===== Data section
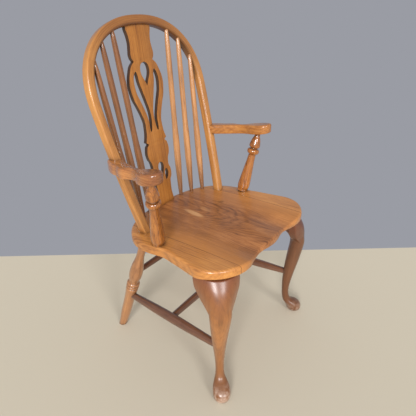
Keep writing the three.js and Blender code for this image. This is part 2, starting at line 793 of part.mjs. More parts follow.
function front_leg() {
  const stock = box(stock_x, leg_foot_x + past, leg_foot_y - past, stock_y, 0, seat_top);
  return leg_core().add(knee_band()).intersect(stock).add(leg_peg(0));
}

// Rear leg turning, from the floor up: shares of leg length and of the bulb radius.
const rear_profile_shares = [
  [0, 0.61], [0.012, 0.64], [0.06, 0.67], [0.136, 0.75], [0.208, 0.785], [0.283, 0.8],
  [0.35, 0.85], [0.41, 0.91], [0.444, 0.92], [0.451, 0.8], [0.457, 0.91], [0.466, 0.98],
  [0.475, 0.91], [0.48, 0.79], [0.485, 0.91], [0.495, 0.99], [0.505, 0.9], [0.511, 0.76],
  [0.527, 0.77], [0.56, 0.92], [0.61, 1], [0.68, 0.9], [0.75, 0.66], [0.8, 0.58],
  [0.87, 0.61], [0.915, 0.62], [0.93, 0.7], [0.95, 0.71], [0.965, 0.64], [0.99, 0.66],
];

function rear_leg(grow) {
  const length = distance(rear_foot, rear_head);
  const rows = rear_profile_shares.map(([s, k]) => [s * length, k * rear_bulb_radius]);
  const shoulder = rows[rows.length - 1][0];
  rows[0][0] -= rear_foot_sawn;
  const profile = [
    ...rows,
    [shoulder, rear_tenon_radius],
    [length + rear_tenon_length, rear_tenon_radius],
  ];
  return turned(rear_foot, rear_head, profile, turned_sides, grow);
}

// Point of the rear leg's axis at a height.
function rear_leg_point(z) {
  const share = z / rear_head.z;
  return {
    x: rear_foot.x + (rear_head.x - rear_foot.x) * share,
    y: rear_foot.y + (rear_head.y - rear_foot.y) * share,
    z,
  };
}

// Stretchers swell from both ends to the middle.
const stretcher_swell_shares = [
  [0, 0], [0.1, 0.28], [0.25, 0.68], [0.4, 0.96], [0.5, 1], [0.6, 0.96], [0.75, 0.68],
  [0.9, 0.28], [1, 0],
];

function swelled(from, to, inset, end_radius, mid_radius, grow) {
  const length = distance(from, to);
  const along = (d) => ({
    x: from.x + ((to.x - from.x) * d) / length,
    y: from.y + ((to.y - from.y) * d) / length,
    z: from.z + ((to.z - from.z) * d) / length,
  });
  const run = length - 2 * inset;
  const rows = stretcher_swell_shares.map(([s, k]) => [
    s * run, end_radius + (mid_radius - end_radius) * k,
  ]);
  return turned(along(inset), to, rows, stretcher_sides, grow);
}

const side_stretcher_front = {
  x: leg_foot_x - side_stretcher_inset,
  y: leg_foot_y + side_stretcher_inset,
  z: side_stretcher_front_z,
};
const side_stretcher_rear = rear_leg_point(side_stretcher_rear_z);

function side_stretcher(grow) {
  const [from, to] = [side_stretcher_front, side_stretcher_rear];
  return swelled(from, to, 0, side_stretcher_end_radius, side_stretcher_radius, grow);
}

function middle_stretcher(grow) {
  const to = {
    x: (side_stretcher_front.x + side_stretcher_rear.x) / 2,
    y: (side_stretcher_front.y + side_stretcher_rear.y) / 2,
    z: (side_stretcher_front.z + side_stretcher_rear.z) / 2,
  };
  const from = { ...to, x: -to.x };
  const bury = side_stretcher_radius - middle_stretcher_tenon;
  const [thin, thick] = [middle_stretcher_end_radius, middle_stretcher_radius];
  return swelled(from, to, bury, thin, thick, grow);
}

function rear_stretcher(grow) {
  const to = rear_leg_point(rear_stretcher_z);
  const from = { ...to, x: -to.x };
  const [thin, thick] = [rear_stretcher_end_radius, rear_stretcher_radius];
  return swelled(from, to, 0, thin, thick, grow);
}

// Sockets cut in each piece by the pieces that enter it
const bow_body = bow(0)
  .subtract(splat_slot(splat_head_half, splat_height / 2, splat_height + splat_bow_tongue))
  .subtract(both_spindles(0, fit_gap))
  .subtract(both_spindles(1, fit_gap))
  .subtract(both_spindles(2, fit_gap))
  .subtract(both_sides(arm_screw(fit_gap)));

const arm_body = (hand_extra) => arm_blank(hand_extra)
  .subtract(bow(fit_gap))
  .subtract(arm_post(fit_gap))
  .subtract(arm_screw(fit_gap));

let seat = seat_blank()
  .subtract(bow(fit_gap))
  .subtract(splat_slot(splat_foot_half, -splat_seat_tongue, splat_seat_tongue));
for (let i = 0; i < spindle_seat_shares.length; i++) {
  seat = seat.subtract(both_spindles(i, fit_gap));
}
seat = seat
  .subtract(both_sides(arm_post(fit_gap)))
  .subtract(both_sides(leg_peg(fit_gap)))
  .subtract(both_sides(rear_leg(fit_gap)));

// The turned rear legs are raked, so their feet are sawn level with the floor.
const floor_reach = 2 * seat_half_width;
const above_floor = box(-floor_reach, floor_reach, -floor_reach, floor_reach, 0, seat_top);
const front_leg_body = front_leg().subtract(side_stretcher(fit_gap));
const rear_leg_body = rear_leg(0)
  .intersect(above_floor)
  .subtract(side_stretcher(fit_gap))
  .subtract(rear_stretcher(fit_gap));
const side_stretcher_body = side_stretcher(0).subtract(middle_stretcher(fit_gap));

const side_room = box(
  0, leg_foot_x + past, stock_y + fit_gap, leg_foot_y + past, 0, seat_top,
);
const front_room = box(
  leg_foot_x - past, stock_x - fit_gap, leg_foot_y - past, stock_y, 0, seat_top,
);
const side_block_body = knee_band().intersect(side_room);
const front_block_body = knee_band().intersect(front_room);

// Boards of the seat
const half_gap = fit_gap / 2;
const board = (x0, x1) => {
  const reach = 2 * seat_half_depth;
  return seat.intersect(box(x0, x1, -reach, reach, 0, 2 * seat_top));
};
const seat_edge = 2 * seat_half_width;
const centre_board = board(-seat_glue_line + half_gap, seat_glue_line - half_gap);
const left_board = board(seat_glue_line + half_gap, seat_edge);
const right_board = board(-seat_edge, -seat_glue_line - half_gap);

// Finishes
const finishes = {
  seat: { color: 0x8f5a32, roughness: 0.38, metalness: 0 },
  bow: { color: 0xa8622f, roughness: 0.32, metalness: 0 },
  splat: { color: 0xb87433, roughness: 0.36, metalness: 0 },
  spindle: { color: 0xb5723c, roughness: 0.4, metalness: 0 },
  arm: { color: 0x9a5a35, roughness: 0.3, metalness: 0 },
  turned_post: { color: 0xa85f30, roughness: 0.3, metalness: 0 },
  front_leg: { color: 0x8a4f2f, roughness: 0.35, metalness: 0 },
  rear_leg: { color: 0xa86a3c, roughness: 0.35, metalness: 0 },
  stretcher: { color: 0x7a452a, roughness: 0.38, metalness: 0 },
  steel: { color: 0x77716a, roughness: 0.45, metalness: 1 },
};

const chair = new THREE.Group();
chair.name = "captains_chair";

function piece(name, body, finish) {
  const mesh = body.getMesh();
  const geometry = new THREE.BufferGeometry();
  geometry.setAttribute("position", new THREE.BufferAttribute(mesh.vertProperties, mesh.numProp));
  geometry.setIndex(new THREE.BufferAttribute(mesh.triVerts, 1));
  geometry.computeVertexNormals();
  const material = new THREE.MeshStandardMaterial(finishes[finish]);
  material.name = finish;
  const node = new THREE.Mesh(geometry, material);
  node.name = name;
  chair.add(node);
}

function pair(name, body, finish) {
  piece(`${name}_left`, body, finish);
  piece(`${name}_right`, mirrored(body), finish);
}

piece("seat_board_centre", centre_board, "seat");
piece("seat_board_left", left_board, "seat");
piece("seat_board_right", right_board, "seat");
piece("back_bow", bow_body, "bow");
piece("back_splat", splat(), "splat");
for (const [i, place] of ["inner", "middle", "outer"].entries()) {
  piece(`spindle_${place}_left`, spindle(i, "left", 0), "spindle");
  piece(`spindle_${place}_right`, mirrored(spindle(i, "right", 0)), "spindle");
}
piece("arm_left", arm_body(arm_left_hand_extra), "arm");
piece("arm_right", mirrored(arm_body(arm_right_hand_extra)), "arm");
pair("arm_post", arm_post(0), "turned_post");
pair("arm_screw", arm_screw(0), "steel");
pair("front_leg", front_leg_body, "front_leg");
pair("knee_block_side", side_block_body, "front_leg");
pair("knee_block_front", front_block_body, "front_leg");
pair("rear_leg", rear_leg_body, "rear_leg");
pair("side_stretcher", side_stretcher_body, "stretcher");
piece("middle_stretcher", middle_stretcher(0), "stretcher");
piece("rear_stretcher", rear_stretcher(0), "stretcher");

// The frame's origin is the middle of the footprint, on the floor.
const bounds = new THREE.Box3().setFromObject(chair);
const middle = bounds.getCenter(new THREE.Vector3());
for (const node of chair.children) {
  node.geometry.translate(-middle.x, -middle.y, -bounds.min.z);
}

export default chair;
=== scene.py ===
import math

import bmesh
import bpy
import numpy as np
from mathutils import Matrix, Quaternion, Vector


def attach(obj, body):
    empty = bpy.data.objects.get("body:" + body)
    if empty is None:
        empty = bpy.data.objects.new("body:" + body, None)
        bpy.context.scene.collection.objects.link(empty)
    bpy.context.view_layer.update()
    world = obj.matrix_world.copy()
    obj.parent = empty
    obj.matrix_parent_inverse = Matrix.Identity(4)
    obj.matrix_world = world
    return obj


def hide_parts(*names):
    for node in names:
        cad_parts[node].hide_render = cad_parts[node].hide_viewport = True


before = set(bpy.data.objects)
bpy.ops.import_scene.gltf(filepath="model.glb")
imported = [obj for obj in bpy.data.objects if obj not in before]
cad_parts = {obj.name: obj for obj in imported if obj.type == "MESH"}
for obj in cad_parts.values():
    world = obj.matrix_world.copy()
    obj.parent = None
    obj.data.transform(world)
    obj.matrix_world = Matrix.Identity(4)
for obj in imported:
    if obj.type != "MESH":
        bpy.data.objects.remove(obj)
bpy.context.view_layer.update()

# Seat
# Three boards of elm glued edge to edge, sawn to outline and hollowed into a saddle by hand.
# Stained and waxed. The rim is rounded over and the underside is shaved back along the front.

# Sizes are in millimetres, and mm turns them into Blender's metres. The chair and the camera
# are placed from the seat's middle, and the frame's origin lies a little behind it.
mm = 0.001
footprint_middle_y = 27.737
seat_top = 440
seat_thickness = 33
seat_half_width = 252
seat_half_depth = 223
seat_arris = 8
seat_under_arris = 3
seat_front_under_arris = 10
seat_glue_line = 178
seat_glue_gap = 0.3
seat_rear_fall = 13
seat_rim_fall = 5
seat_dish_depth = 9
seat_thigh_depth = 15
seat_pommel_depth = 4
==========
Given request: From the line containing "on the floor." down to the line containing "if empty is" in the material above, reproduce every line exactly, including the two end lines.

Result below:
// The frame's origin is the middle of the footprint, on the floor.
const bounds = new THREE.Box3().setFromObject(chair);
const middle = bounds.getCenter(new THREE.Vector3());
for (const node of chair.children) {
  node.geometry.translate(-middle.x, -middle.y, -bounds.min.z);
}

export default chair;
=== scene.py ===
import math

import bmesh
import bpy
import numpy as np
from mathutils import Matrix, Quaternion, Vector


def attach(obj, body):
    empty = bpy.data.objects.get("body:" + body)
    if empty is None:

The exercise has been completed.